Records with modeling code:
========================
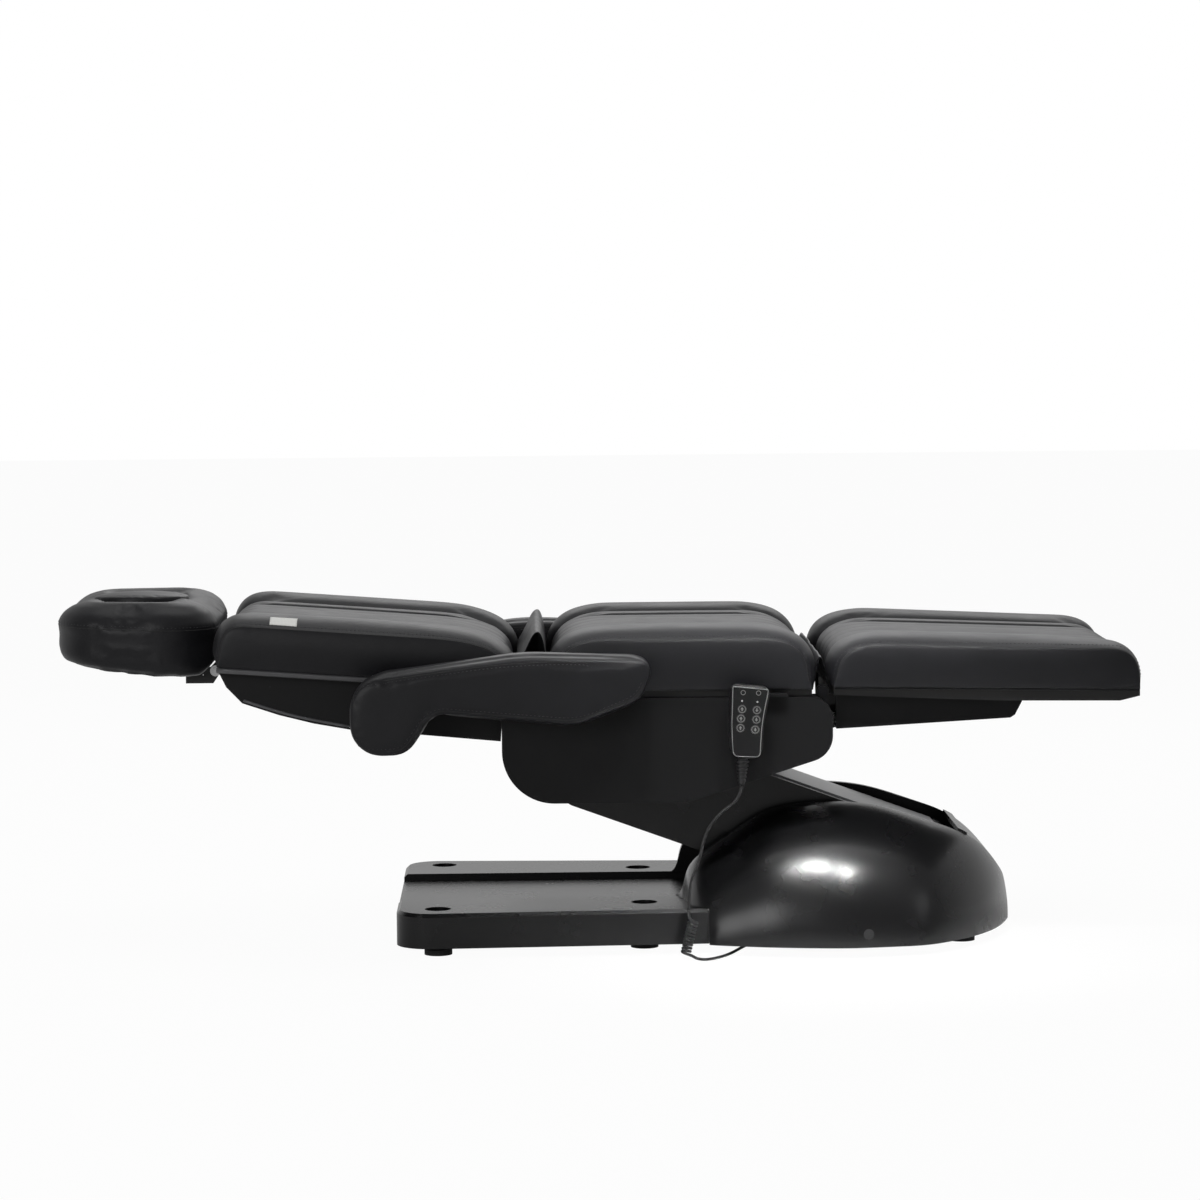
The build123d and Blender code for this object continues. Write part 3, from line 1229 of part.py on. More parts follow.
curly_wire = curly_cord()
save("curly_cord", tube(curly_wire, cord_diameter / 2))
print("curl radius", curl_radius, "least self-gap", round(least_self_gap(curly_wire, cord_diameter), 2))
print("lead length", round(lead_wire.length), "curly length", round(curly_wire.length))
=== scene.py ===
import math

import bpy
import numpy as np
from mathutils import Euler, Matrix, Vector, noise


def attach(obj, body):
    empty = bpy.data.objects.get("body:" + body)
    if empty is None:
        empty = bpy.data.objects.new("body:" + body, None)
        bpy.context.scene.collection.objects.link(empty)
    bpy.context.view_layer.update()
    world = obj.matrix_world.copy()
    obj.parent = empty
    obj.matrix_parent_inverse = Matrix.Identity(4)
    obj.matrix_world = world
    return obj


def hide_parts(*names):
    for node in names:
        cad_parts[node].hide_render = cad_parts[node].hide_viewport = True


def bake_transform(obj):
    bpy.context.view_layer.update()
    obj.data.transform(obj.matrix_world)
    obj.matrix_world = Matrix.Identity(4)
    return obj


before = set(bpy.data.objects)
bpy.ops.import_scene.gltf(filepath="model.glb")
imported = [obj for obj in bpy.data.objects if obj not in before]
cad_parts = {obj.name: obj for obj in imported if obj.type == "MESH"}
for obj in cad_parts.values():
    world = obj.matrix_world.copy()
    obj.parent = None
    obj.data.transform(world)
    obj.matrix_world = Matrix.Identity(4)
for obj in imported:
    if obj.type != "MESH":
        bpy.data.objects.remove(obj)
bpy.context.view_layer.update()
mm = 0.001
bpy.ops.object.select_all(action="DESELECT")
print("frame loaded:", len(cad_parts), "nodes")


# Camera, light and floor

cameraSetup = {
    "place": (-105, -6930, 1136),
    "lens": 117.6,
    "sensor": 36.0,
    "yaw": -0.97,
    "tilt": 85.47,
    "roll": -0.5,
}

cameraData = bpy.data.cameras.new("sideCamera")
cameraData.lens = cameraSetup["lens"]
cameraData.sensor_width = cameraSetup["sensor"]
cameraData.clip_end = 60
sideCamera = bpy.data.objects.new("sideCamera", cameraData)
bpy.context.scene.collection.objects.link(sideCamera)
turns = [Euler((0, 0, math.radians(cameraSetup["yaw"]))), Euler((math.radians(cameraSetup["tilt"]), 0, 0)),
         Euler((0, 0, math.radians(cameraSetup["roll"])))]
turned = turns[0].to_matrix() @ turns[1].to_matrix() @ turns[2].to_matrix()
sideCamera.matrix_world = Matrix.Translation(Vector(cameraSetup["place"]) * mm) @ turned.to_4x4()
bpy.context.scene.camera = sideCamera
bpy.context.scene.view_settings.view_transform = "Standard"


# An sRGB colour, written as on a paint card, in linear light
def hexColour(text):
    parts = [int(text[i:i + 2], 16) / 255 for i in (1, 3, 5)]
    return tuple(c / 12.92 if c < 0.04045 else ((c + 0.055) / 1.055) ** 2.4 for c in parts) + (1.0,)


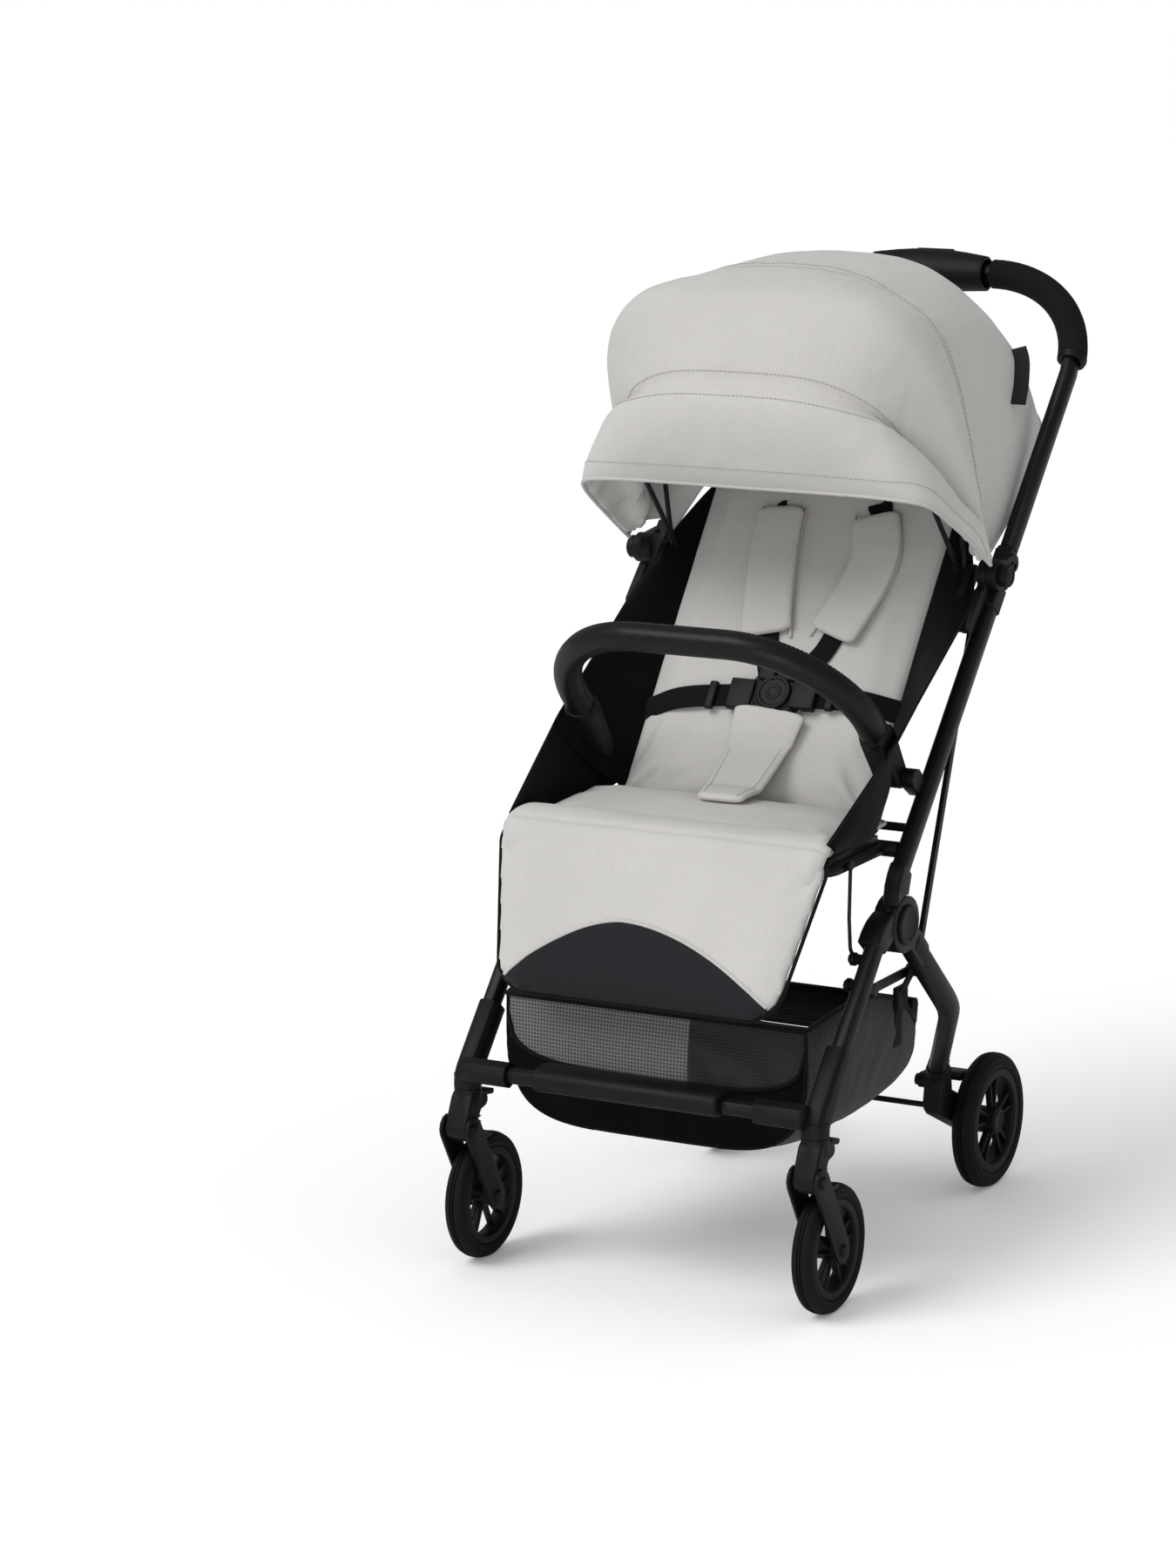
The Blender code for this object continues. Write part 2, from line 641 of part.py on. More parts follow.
========================
● **SET PROBLEM**
Each line from the one bearing "round(least_self_gap(curly_wire, cord_diameter), 2))" through the one bearing "for node in" is to be duplicated without change; all remaining lines are to be left out.

● **CORRECT ANSWER**
print("curl radius", curl_radius, "least self-gap", round(least_self_gap(curly_wire, cord_diameter), 2))
print("lead length", round(lead_wire.length), "curly length", round(curly_wire.length))
=== scene.py ===
import math

import bpy
import numpy as np
from mathutils import Euler, Matrix, Vector, noise


def attach(obj, body):
    empty = bpy.data.objects.get("body:" + body)
    if empty is None:
        empty = bpy.data.objects.new("body:" + body, None)
        bpy.context.scene.collection.objects.link(empty)
    bpy.context.view_layer.update()
    world = obj.matrix_world.copy()
    obj.parent = empty
    obj.matrix_parent_inverse = Matrix.Identity(4)
    obj.matrix_world = world
    return obj


def hide_parts(*names):
    for node in names:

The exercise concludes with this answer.